Para alfabetizar letrando
Ser alfabetizado não é ser livre; é
estar presente e ativo na luta pela reivindicação da própria voz, da própria
história e do próprio futuro.
Henry A. Giroux
O livro é passaporte, é bilhete de
partida.
Bartolomeu Campos Queirós
Durante muitas décadas, e já na República do Brasil, a
alfabetização, principalmente para as crianças e para os adultos das classes
populares foi vista, pensada e
desenvolvida através de métodos tradicionais e de práticas escolares que
estavam centradas numa concepção que limitava a alfabetização à idéia de uma
determinada aquisição do código linguístico que passava unicamente pelo uso da
cartilha e da palavração sem sentido: “o dente do elefante” , “Eva viu a uva”,
“o coelho come repolho”... Quem foi alfabetizado com a cartilha “Caminho Suave”
talvez não lembre, mas num dos exercícios - para escrever sobre o “n”
pontilhado, podia ser lida a seguinte frase ao lado da letra: “A fumaça da
chaminé do navio que o vento juntou.”
Quando lançada em 1948, a cartilha, que adotava o método silábico (das
“famílias”), foi uma grande novidade, pois trazia imagens associadas à
sistematização das famílias silábicas.
Não se pensava ainda na aprendizagem de frases e textos que se aproximassem
das realidades culturais das crianças ou dos adultos. Só tempos depois, nos
anos sessenta, com Paulo Freire e a “educação libertadora”, é que em termos didáticos, irá surgir no panorama
nacional, um novo paradigma
metodológico, progressista e
transformador, do qual vão emergir perguntas
que não vão mais querer calar: Alfabetizar quem¿ Alfabetizar para quê?
Alfabetizar por quê?
E nessa nossa história da alfabetização, que é passado
e ainda presente, foram muitos os governos que negaram o importante papel
político e cultural da alfabetização no contexto da educação popular.
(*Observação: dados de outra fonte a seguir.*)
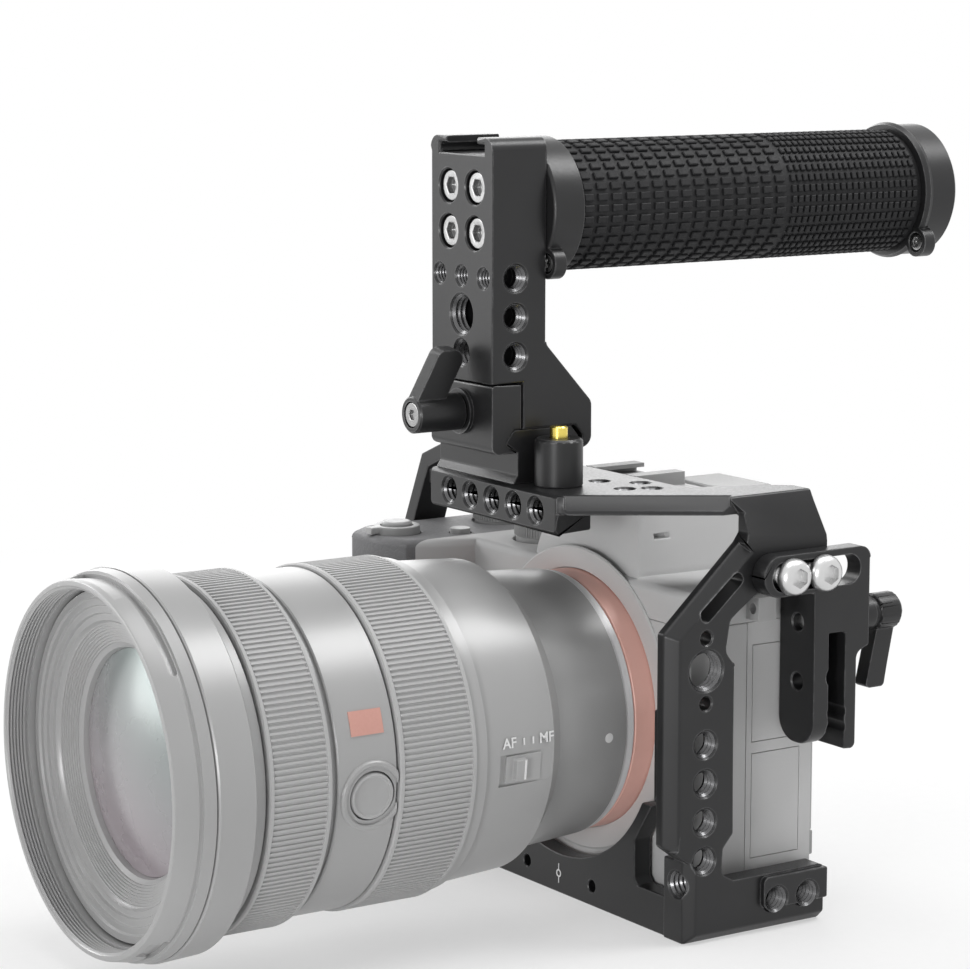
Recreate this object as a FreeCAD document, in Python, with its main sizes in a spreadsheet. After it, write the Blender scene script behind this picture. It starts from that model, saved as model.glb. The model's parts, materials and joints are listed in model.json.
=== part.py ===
import FreeCAD, Part
import math
import os
import re
import Sketcher

# A mirrorless camera with a wide zoom lens, held in a machined cage that carries
# a top handle on a dovetail rail and a cable clamp on its side.
# Frame: X to the right seen from the front, Y from the lens to the screen, Z up.
# The origin is the centre of the tripod socket in the underside of the cage.

doc = FreeCAD.newDocument("CameraRig")
sheet = doc.addObject("Spreadsheet::Sheet", "Dims")
sizes = {}
nodes = []
planeRole = {"XY": "XY_Plane", "XZ": "XZ_Plane", "YZ": "YZ_Plane"}
planeAxes = {"XY": "xyz", "XZ": "xzy", "YZ": "yzx"}


def dims(**values):
    """Writes named values to the sheet, each as a plain number with an alias."""
    for alias, value in values.items():
        row = len(sizes) + 1
        sizes[alias] = value
        sheet.set("A%d" % row, alias)
        sheet.set("B%d" % row, str(value))
        sheet.setAlias("B%d" % row, alias)
    doc.recompute()


def bound(text):
    """Turns the aliases in an expression into references to the sheet."""
    def refer(word):
        name = word.group()
        return "Dims." + name if name in sizes else name
    return re.sub(r"[A-Za-z]\w*", refer, str(text))


def rectangle(u0, u1, v0, v1):
    return [(u0, v0), (u1, v0), (u1, v1), (u0, v1)]


class Piece:
    """One sub-part: a body whose sketches and features are bound to the sheet."""

    def __init__(self, name, place=None):
        self.name = name
        self.body = doc.addObject("PartDesign::Body", name)
        self.body.Label = name
        self.steps = 0
        for axis, text in (place or {}).items():
            self.body.setExpression("Placement.Base." + axis, bound(text))
        nodes.append(self.body)

    def feature(self, kind, word):
        self.steps += 1
        return self.body.newObject(kind, "%s_%s%d" % (self.name, word, self.steps))

    def sketch(self, plane, outlines, start):
        drawing = self.feature("Sketcher::SketchObject", "sketch")
        for plain in self.body.Origin.OriginFeatures:
            if plain.Role == planeRole[plane]:
                drawing.AttachmentSupport = (plain, "")
        drawing.MapMode = "FlatFace"
        sign = "-" if plane == "XZ" else ""
        drawing.setExpression("AttachmentOffset.Base.z", "%s(%s)" % (sign, bound(start)))
        for outline in outlines:
            if isinstance(outline[0], tuple):
                self.polygon(drawing, outline)
            else:
                self.circle(drawing, outline)
        return drawing

    def polygon(self, drawing, corners):
        first = drawing.GeometryCount
        count = len(corners)
        for step in range(count):
            a = 2 * math.pi * step / count
            b = 2 * math.pi * (step + 1) / count
            start = FreeCAD.Vector(math.cos(a), math.sin(a), 0)
            end = FreeCAD.Vector(math.cos(b), math.sin(b), 0)
            drawing.addGeometry(Part.LineSegment(start, end), False)
        rules = []
        for step in range(count):
            follower = first + (step + 1) % count
            rules.append(Sketcher.Constraint("Coincident", first + step, 2, follower, 1))
        for step in range(count):
            spot = drawing.Geometry[first + step].StartPoint
            rules.append(Sketcher.Constraint("DistanceX", -1, 1, first + step, 1, spot.x))
            rules.append(Sketcher.Constraint("DistanceY", -1, 1, first + step, 1, spot.y))
        numbers = drawing.addConstraint(rules)[count:]
        texts = [text for corner in corners for text in corner]
        for number, text in zip(numbers, texts):
            drawing.setExpression("Constraints[%d]" % number, bound(text))

    def circle(self, drawing, spec):
        u, v, radius = spec
        ring = Part.Circle(FreeCAD.Vector(0, 0, 0), FreeCAD.Vector(0, 0, 1), 1.0)
        entity = drawing.addGeometry(ring, False)
        rules = [Sketcher.Constraint("DistanceX", -1, 1, entity, 3, 1.0),
                 Sketcher.Constraint("DistanceY", -1, 1, entity, 3, 1.0),
                 Sketcher.Constraint("Radius", entity, 1.0)]
        for number, text in zip(drawing.addConstraint(rules), (u, v, radius)):
            drawing.setExpression("Constraints[%d]" % number, bound(text))

    def pad(self, plane, outlines, start, length, rounds=None):
        """Adds material from start towards the positive side of the plane."""
        drawing = self.sketch(plane, outlines, start)
        block = self.feature("PartDesign::Pad", "pad")
        block.Profile = drawing
        block.setExpression("Length", bound(length))
        block.Reversed = plane == "XZ"
        doc.recompute()
        for corner, radius in (rounds or {}).items():
            self.roundCorner(drawing, plane, corner, radius)
        return drawing

    def pocket(self, plane, outlines, start, length, back=False):
        """Cuts from start towards the positive side, or the negative side when back."""
        drawing = self.sketch(plane, outlines, start)
        before = self.body.Shape.Volume
        cut = self.feature("PartDesign::Pocket", "pocket")
        cut.Profile = drawing
        cut.Type = 0
        cut.setExpression("Length", bound(length))
        cut.Reversed = (plane != "XZ") != back
        doc.recompute()
        if self.body.Shape.Volume > before - 1e-6:
            raise RuntimeError("a cut in %s removes nothing" % self.name)
        return drawing

    def hole(self, plane, spots, start, depth, radius, mouth=None, back=False):
        """Round holes, with a bevelled mouth on the plane where they start."""
        drawing = self.pocket(plane, [(u, v, radius) for u, v in spots], start, depth, back)
        if mouth:
            level = getattr(drawing.Placement.Base, planeAxes[plane][2])
            rings = [(shape.Center, shape.Radius) for shape in drawing.Geometry]
            self.dress("PartDesign::Chamfer", self.mouths(plane, rings, level), mouth)

    def mouths(self, plane, rings, level):
        u, v, w = planeAxes[plane]

        def pick(edge):
            if not isinstance(edge.Curve, Part.Circle):
                return False
            centre = edge.Curve.Center
            if abs(getattr(centre, w) - level) > 1e-4:
                return False
            for middle, radius in rings:
                near = abs(getattr(centre, u) - middle.x) + abs(getattr(centre, v) - middle.y)
                if near < 1e-4 and abs(edge.Curve.Radius - radius) < 1e-4:
                    return True
            return False
        return pick

    def roundCorner(self, drawing, plane, corner, radius):
        u, v, w = planeAxes[plane]
        spot = drawing.Geometry[corner].StartPoint

        def pick(edge):
            if not isinstance(edge.Curve, Part.Line):
                return False
            if abs(getattr(edge.Curve.Direction, w)) < 0.9999:
                return False
            middle = edge.CenterOfMass
            return abs(getattr(middle, u) - spot.x) + abs(getattr(middle, v) - spot.y) < 1e-3
        self.dress("PartDesign::Fillet", pick, radius)

    def dress(self, kind, pick, size):
        """Puts a fillet or a chamfer on the edges that pick accepts."""
        tip = self.body.Tip
        edges = [edge for edge in tip.Shape.Edges if pick(edge)]
        if not edges:
            raise RuntimeError("%s has no edge for its %s" % (self.name, kind))
        names = ["Edge%d" % (number + 1) for number, edge in enumerate(tip.Shape.Edges)
                 if pick(edge)]
        form = self.feature(kind, kind.split("::")[1].lower())
        form.Base = (tip, names)
        form.setExpression("Radius" if kind.endswith("Fillet") else "Size", bound(size))
        doc.recompute()

    def rim(self, axis, level, size, kind="Chamfer"):
        """Bevels every edge that lies in the outermost or innermost plane of an axis."""
        box = self.body.Tip.Shape.BoundBox
        value = getattr(box, axis.upper() + ("Max" if level == "high" else "Min"))

        def pick(edge):
            low = getattr(edge.BoundBox, axis.upper() + "Min")
            high = getattr(edge.BoundBox, axis.upper() + "Max")
            return abs(low - value) < 1e-3 and abs(high - value) < 1e-3
        self.dress("PartDesign::" + kind, pick, size)

    def turn(self, plane, outline, axis):
        """Turns an outline about the horizontal or vertical axis of its plane."""
        drawing = self.sketch(plane, [outline], 0)
        form = self.feature("PartDesign::Revolution", "turn")
        form.Profile = drawing
        form.ReferenceAxis = (drawing, [axis])
        form.Angle = 360
        doc.recompute()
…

Jogando
para debaixo dos tapetes e mesas dos gabinetes de determinados grupos poderosos
a necessária e urgente responsabilidade social de alfabetizar a população
brasileira, adotou-se como prática perversa e ideológica, o mascaramento que usurpava de um expressivo
contingente de analfabetos brasileiros, o legítimo e democrático acesso às
práticas sociais de leitura e escrita. E isso se deu através de programas como
o Mobral (Movimento Brasileiro de Alfabetização), criado pela Lei 5.379 em
1967, durante a ditadura militar. E quem foi criança nas décadas de 60 e 70
deve ter ouvido piadas como: “ - Vou te mandar pro Mobral.”, “chiste” que bem
representava a ineficiência do programa que tinha como principal objetivo a
alfabetização funcional de jovens e adultos.
Já na década de 80 não poderíamos deixar de ressaltar
o pioneirismo e a importante contribuição das pesquisas de Emilia Ferreiro e
Ana Teberoski sobre os processos de aquisição da linguagem escrita em crianças
pré-escolares, um divisor de águas no campo da teoria e da prática na
Alfabetização. A partir das teorias psicolinguísticas e através da perspectiva
da epistemologia genética piagetiana, Ferreiro e Teberoski, trouxeram relevante
estudo sobre o processo assimilativo das crianças, tanto nos aspectos
funcionais quanto nos aspectos estruturais da linguagem escrita. E esses estudos também trouxeram aos
educadores o entendimento de que a alfabetização, para além de ser a
apropriação de um código linguístico, envolvia um complexo processo de
elaboração de hipóteses sobre a representação linguística.
Com a fundamental contribuição de Paulo Freire para
alfabetização de adultos e com as novas pesquisas desenvolvidas por Ferreiro e
Teberoski, longe dos reducionismos do método da silabação e palavração sem
sentido, a alfabetização passa a ser compreendida como campo de complexidades,
que não mais exclui do processo de ensino-aprendizagem da linguagem escrita a
leitura e, sobretudo, a fala. Pois para
o aprendizado da escrita, é necessário propiciar uma descoberta básica muito
bem descrita por Vygotsky (1989), a de que “se pode desenhar, além de coisas,
também a fala. Foi essa descoberta, e somente ela, que levou a humanidade ao
brilhante método da escrita por letras e frases”. Daí a grande necessidade do
processo alfabetizador ser trabalhado com base na leitura e na fala, seja da
criança ou do adulto. Daí também a necessidade de se alfabetizar letrando.